Her look - bottle blonde with a knowing teen sexuality - was catnip to old record industry men and fashion moguls alike, and she modelled for Calvin Klein and Adidas.
Still, the music didn't stick. Her label began to tire of her, particularly her opinions, moving on to other, more malleable, pretty young things.
"I just felt rejected," says Ferreira of that era today. "I was told that I was done at 17, you know? I was told, 'You only
get one chance.' I don't necessarily believe that's true. Now I really don't believe it."
Nor should she. Ferreira has had more than a few chances, mostly well deserved. She has the perfect look and back-story for stardom, and a voice that stops you dead in your tracks - siren-like and deeply affecting. So despite her label giving up, there were still many around the industry who weren't ready to write her off.
She found confidence through collaboration with a succession of writer-producers, namely Ariel Rechtshaid, who has also worked with Haim and Vampire Weekend. He produced and co-wrote Night Time, My Time, an album that flew high on many critics' end-of-year lists, from online giant Pitchfork to establishment epitome Rolling Stone.
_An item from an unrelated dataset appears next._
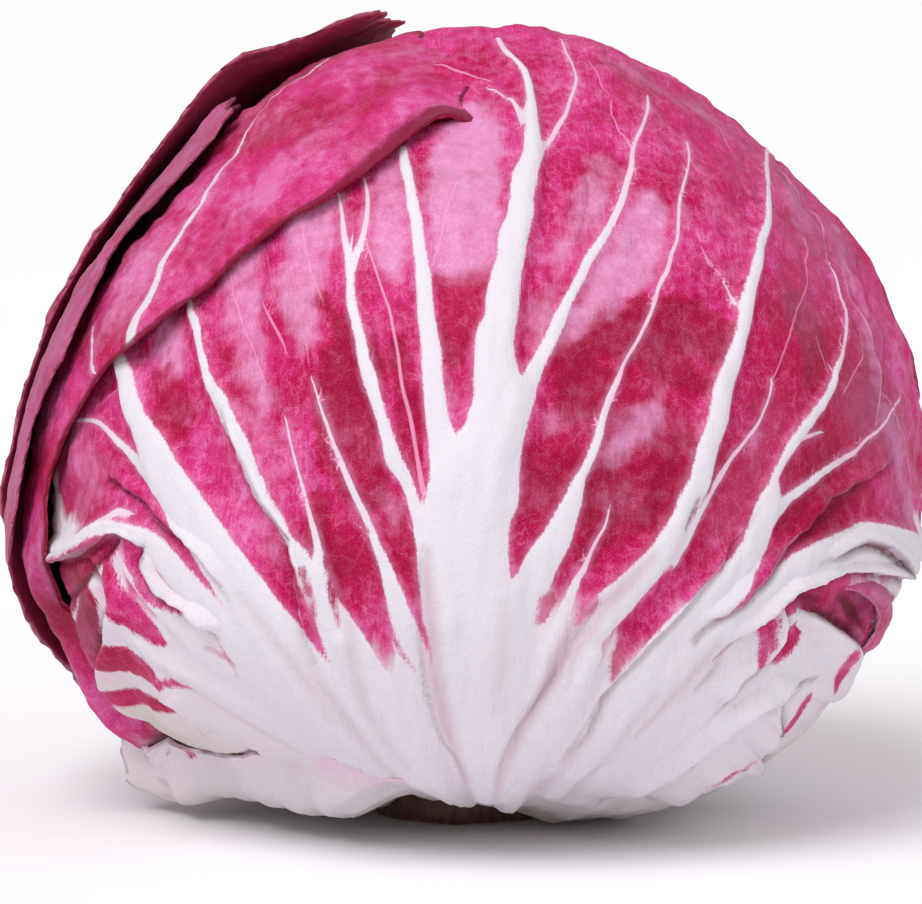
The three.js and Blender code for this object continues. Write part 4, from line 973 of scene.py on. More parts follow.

The latter compared Ferreira to the likes of 90s alt-rockers PJ Harvey and Shirley Manson.
This should have been a long-awaited vindication for Ferreira. Throughout our interview she speaks of her self-doubt and social anxiety and how she had desperately hoped the album would act as a panacea to this.
"I thought that if I had a big album and became successful, and became a pop star, suddenly the world would understand me," she says sadly. "[But] it kind of did the complete opposite."
All the credit she imagined flowing to her was instead diverted somewhere else. "I tend to work with male producers and... when it comes out it's their song, as if I had no input. And then when I do something wrong, it's always my fault. So when a song's bad, it's a bad Sky Ferreira song. When a song's good, it's an Ariel Rechtshaid song, or a Dev Hynes song."
As Ferreira sees it, her teenage years were shaped by record company men telling her they knew best, then damning her when singles failed to ignite. When they finally lost interest and she took control of her own career, selecting her own producers and writing her own songs, all the credit went to those men she chose as collaborators. It was, she felt, lose-lose.
It's easy to sympathise with her on that point. Gender imbalance, though improving, remains a potent issue for the music industry.
At the same time, as with many artists, maybe the cynical reviews just stick in her head. Because while a portion focus heavily on Rechtshaid's or Hynes' input, more praise her own contributions.
And so they should. Night Time, My Time is the first music she's ever made with which she is wholly satisfied. She paid to record it, and her taste ("I listen to Miley Cyrus, I listen to Britney Spears. But I also listen to Suicide and krautrock") guided its aesthetic.
Still, for all that's going right for Ferreira, a shadow still hangs over her. The arrest, the album cover and the rolling debacle that is her live show all feeds into the murmur that she is a little out of control.
It's a perception reinforced in conversation. "I don't communicate well in words," she admits at one point.
I wouldn't disagree. While sincere and engaged, her sentences are a relentless string of choppy fragments.
She will veer abruptly from one unfinished thought to the next, and sometimes gives an answer on an entirely
different topic to the question posed. Three times I ask her about her arrest; three times she speaks of something else.
"I have a hard time communicating what I want to say, or what I think, without it seeming insane or like weird," she says.
It is, in truth, a sometimes bewildering conversation. But pop music is about skill-sets. There are very few
Katy Perrys and Lady Gagas, and only one Beyonce.
So Ferreira's not the total package - that all-singing, all-dancing chimera - so what? We don't have our pop stars over for dinner, so their conversation style hardly matters. And only a few of us ever see their live shows.
The most important connection we have is through their music. And while it's manifest that Ferreira has been the architect of many of her own problems, she's done the right thing and used them as fuel for a superb debut.
Album standout I Blame Myself ("for my reputation", the lyric continues) feels like the emotional core of the record, a Cyndi Lauper-esque juggernaut that takes ownership of her problems in a way she struggles to articulate in interviews.
"These songs finally said everything I wanted to say for the last few years the right way," she says. "When friends
heard them they said, 'Oh, I get it, I see what you were talking about."
And isn't that enough? Isn't all that other stuff just noise?